[START DATASET EXTRACT]

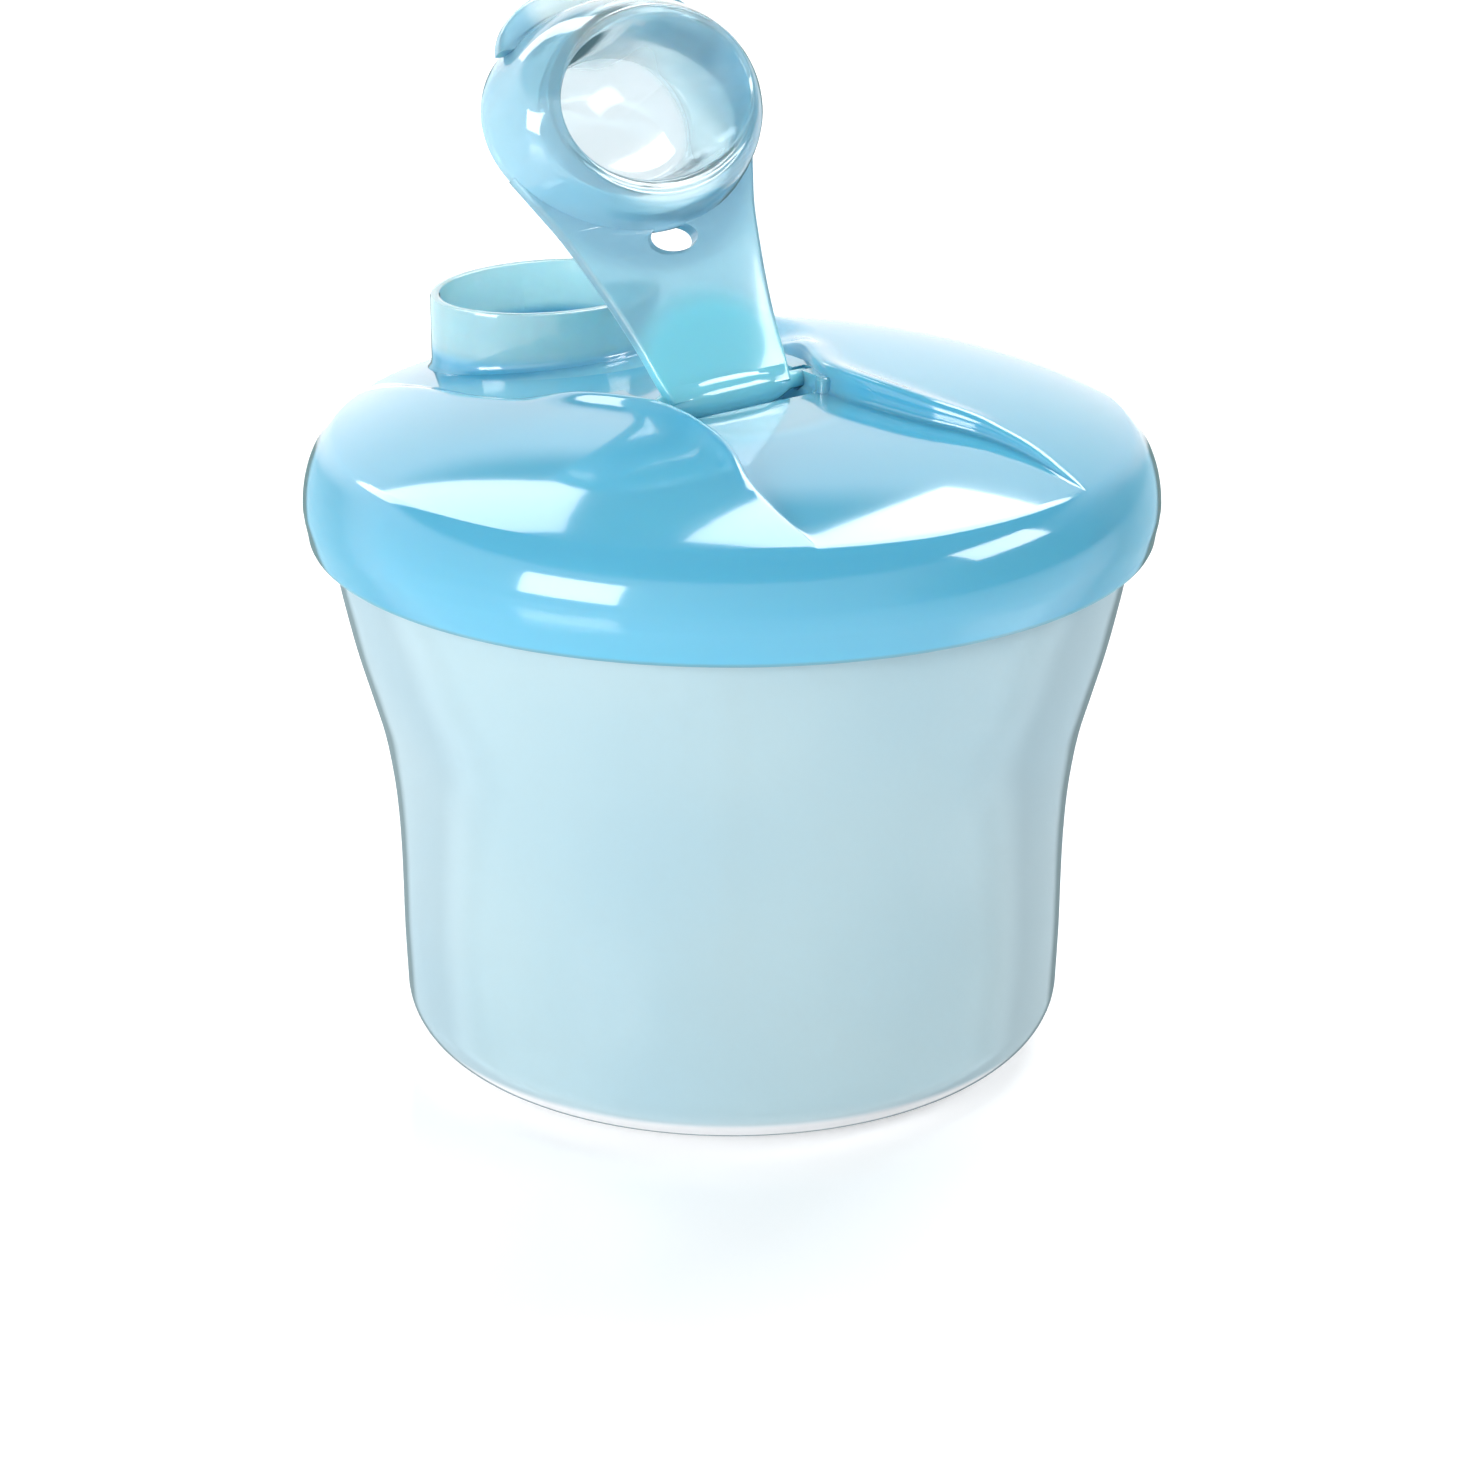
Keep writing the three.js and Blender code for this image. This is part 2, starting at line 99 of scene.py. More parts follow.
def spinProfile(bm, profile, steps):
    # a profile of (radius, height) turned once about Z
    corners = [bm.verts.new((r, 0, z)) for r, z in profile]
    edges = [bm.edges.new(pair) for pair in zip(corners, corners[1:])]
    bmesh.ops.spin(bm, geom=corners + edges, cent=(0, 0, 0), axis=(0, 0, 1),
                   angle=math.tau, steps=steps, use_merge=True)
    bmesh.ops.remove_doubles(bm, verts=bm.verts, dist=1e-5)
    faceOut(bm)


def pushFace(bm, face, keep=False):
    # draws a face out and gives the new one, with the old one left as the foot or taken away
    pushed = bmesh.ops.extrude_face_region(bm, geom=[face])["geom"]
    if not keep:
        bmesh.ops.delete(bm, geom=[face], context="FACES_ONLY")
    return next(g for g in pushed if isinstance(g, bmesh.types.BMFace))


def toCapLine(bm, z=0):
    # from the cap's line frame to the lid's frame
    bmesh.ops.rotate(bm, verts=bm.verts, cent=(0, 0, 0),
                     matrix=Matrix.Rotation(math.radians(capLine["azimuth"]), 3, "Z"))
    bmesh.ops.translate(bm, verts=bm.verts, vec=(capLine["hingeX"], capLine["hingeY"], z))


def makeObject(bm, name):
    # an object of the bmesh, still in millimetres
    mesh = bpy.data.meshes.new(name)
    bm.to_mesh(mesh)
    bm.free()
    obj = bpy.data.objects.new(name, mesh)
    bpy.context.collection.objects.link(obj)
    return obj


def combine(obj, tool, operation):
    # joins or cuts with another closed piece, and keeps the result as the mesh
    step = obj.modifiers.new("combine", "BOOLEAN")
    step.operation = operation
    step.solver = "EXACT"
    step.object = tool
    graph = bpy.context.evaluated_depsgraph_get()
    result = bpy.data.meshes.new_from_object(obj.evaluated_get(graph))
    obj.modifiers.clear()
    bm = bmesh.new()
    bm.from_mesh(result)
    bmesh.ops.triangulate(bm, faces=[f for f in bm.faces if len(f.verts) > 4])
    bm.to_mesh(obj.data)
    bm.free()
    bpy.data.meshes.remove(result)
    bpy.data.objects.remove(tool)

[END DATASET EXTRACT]

▶ **EXERCISE GOAL**
Return the listing above word for word.

▶ **TASK RESULT**
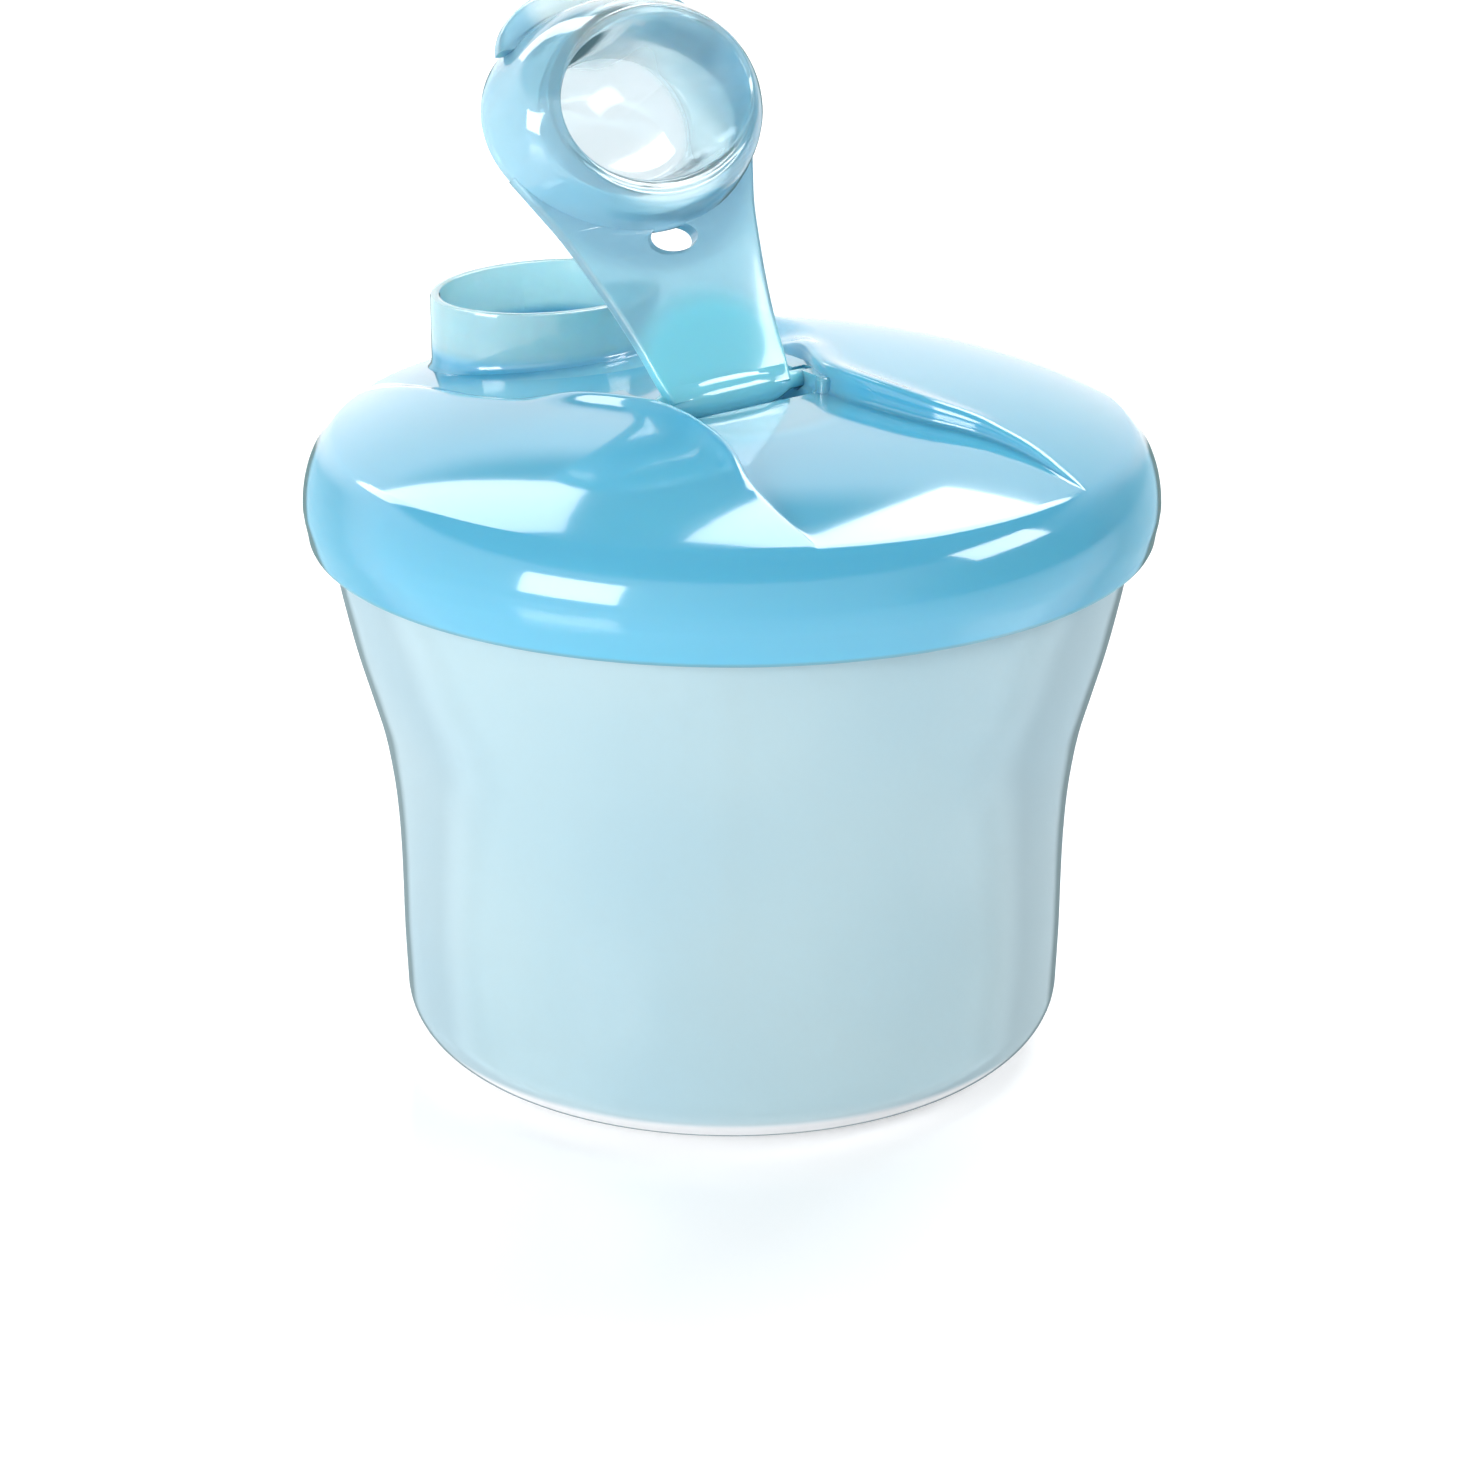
Keep writing the three.js and Blender code for this image. This is part 2, starting at line 99 of scene.py. More parts follow.
def spinProfile(bm, profile, steps):
    # a profile of (radius, height) turned once about Z
    corners = [bm.verts.new((r, 0, z)) for r, z in profile]
    edges = [bm.edges.new(pair) for pair in zip(corners, corners[1:])]
    bmesh.ops.spin(bm, geom=corners + edges, cent=(0, 0, 0), axis=(0, 0, 1),
                   angle=math.tau, steps=steps, use_merge=True)
    bmesh.ops.remove_doubles(bm, verts=bm.verts, dist=1e-5)
    faceOut(bm)


def pushFace(bm, face, keep=False):
    # draws a face out and gives the new one, with the old one left as the foot or taken away
    pushed = bmesh.ops.extrude_face_region(bm, geom=[face])["geom"]
    if not keep:
        bmesh.ops.delete(bm, geom=[face], context="FACES_ONLY")
    return next(g for g in pushed if isinstance(g, bmesh.types.BMFace))


def toCapLine(bm, z=0):
    # from the cap's line frame to the lid's frame
    bmesh.ops.rotate(bm, verts=bm.verts, cent=(0, 0, 0),
                     matrix=Matrix.Rotation(math.radians(capLine["azimuth"]), 3, "Z"))
    bmesh.ops.translate(bm, verts=bm.verts, vec=(capLine["hingeX"], capLine["hingeY"], z))


def makeObject(bm, name):
    # an object of the bmesh, still in millimetres
    mesh = bpy.data.meshes.new(name)
    bm.to_mesh(mesh)
    bm.free()
    obj = bpy.data.objects.new(name, mesh)
    bpy.context.collection.objects.link(obj)
    return obj


def combine(obj, tool, operation):
    # joins or cuts with another closed piece, and keeps the result as the mesh
    step = obj.modifiers.new("combine", "BOOLEAN")
    step.operation = operation
    step.solver = "EXACT"
    step.object = tool
    graph = bpy.context.evaluated_depsgraph_get()
    result = bpy.data.meshes.new_from_object(obj.evaluated_get(graph))
    obj.modifiers.clear()
    bm = bmesh.new()
    bm.from_mesh(result)
    bmesh.ops.triangulate(bm, faces=[f for f in bm.faces if len(f.verts) > 4])
    bm.to_mesh(obj.data)
    bm.free()
    bpy.data.meshes.remove(result)
    bpy.data.objects.remove(tool)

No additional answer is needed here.